The Democratic Party got a flavor of how the Israeli-Gaza conflict is deeply dividing the party at the recent California convention in Sacramento, where events were curtailed due to a pro-Palestinian demonstration. Supporting Israel runs little risk for DeSantis. Supporting Biden’s Middle East positions will further alienate Newsom from the Democrat’s next generation of voters.

Reparations: Because of legislation Newsom signed, California is poised to be the first state in the nation to debate reparations for its descendants of slavery. A task force to study reparations (created by a bill that Newsom signed) completed its work in July. California’s Legislative Black Caucus has signaled it plans to introduce 12 bills in the next legislative session.

Newsom already signaled to Hannity in a June interview that the governor believes that reparations are “more than just about money.” While opposing direct financial reparations may be a popular position with the public at large, it begs the question of why Newsom opened up the issue in the first place and what reparations he specifically has in mind.

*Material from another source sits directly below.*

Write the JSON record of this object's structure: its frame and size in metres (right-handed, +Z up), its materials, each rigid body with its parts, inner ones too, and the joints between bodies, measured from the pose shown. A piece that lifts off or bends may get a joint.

While DeSantis has free range on this topic, Newsom risks further alienating Black voters, particularly Black men, who are showing signs of souring on Biden and Democrats.

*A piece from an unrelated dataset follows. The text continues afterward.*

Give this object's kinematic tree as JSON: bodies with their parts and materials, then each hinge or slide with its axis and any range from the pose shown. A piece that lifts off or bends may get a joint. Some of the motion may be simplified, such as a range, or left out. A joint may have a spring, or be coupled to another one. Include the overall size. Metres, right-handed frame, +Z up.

Shoplifting: California has the two leading cities in the nation (Los Angeles and San Francisco/Oakland) when it comes to retail theft, with Sacramento in the top ten as well. The visuals of organized invasions of high-end retail stores have been endlessly repeated throughout the media.

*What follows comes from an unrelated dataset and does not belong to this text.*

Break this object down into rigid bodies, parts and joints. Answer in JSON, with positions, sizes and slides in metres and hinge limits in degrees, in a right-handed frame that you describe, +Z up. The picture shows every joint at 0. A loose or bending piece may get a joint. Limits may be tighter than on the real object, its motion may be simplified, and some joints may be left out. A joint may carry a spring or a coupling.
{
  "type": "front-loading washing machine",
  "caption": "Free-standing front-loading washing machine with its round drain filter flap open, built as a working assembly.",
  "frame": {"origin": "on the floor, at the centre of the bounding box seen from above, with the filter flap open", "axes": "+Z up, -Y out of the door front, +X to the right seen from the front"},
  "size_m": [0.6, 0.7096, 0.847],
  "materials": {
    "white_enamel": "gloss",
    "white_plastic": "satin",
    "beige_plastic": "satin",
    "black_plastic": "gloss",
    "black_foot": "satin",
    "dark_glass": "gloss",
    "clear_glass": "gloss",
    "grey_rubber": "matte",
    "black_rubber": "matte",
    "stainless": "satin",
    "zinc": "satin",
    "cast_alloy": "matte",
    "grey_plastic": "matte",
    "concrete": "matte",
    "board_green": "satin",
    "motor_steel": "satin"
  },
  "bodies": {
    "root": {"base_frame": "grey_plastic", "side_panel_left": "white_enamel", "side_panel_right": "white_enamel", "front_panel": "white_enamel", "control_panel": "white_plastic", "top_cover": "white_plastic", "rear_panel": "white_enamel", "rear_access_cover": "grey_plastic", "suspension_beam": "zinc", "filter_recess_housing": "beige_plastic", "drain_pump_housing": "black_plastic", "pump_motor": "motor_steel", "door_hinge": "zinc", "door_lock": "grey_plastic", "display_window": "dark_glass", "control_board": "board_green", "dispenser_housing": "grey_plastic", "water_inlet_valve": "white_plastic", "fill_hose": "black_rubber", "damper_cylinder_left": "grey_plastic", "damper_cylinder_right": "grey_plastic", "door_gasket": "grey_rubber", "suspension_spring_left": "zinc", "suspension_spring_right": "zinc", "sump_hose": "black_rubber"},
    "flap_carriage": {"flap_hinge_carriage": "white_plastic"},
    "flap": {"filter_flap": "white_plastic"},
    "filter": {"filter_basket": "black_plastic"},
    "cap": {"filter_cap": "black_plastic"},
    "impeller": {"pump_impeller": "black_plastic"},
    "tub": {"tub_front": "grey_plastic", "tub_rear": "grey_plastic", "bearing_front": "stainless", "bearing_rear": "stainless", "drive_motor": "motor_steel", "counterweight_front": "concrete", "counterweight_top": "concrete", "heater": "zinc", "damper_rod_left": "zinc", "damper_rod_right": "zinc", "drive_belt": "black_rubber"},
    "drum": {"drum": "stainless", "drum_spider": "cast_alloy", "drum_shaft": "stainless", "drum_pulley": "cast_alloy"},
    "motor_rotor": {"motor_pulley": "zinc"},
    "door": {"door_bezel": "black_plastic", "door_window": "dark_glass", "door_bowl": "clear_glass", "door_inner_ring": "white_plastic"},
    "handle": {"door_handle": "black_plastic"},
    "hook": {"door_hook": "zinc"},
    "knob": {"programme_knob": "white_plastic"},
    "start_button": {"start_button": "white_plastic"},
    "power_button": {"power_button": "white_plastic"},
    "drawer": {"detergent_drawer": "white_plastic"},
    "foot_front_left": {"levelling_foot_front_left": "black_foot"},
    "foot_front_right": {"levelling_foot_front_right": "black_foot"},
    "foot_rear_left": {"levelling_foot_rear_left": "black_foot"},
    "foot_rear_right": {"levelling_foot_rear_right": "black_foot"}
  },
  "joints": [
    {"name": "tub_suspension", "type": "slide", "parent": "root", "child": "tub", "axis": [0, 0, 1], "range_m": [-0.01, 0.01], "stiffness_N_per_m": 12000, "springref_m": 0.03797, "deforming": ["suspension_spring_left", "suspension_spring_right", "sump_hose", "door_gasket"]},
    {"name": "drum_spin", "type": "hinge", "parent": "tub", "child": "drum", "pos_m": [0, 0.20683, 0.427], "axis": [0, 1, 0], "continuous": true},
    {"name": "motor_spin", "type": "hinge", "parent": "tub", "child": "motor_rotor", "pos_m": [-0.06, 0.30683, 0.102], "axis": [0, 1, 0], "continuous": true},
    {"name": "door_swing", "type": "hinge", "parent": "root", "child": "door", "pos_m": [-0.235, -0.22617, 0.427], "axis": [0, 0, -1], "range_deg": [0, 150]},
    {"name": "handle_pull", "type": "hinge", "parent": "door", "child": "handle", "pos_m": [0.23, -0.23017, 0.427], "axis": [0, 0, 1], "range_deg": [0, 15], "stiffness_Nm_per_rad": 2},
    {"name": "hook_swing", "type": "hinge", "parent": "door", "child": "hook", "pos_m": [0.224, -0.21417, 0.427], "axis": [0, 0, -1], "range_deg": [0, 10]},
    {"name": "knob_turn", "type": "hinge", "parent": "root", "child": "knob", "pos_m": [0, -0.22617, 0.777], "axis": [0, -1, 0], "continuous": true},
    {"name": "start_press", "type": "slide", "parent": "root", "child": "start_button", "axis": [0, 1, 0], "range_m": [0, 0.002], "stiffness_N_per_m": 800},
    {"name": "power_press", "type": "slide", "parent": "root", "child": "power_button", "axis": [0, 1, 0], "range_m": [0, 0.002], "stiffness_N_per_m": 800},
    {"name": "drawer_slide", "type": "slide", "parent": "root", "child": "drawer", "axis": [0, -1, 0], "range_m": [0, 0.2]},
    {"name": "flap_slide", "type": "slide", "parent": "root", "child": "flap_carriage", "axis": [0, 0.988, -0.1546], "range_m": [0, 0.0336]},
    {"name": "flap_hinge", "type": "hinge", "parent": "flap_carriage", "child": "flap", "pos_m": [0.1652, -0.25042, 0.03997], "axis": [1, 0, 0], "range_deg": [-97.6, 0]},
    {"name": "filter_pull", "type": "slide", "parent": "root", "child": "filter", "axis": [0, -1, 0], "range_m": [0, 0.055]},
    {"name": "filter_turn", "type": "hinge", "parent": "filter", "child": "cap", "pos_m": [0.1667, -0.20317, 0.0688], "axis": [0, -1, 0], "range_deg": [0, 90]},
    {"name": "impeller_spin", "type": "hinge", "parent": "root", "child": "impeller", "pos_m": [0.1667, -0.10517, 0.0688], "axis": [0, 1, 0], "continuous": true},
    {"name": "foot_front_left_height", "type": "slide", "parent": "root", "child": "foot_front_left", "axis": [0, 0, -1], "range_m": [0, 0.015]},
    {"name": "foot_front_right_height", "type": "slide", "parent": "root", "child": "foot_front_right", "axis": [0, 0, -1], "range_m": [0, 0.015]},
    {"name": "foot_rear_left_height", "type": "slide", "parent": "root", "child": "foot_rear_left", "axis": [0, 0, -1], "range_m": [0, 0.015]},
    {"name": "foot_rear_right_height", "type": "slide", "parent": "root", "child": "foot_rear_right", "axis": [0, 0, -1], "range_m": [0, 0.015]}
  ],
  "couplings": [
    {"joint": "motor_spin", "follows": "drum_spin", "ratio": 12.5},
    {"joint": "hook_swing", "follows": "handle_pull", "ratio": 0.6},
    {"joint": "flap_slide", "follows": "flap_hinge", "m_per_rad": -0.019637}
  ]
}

The homeless crisis has contributed to California’s worsening theft problem. So has a 2014 voter-passed initiative that allows a shoplifter to theoretically steal every day up to $949 worth of merchandise and never face a felony because the law prevents prosecutors from adding up the crimes.

California Democrats so far have few solutions to the theft epidemic while facing a fed-up public. DeSantis doesn’t have a shoplifting city in the nation’s top 10. It’s hard to imagine Newsom stealing a victory on this topic.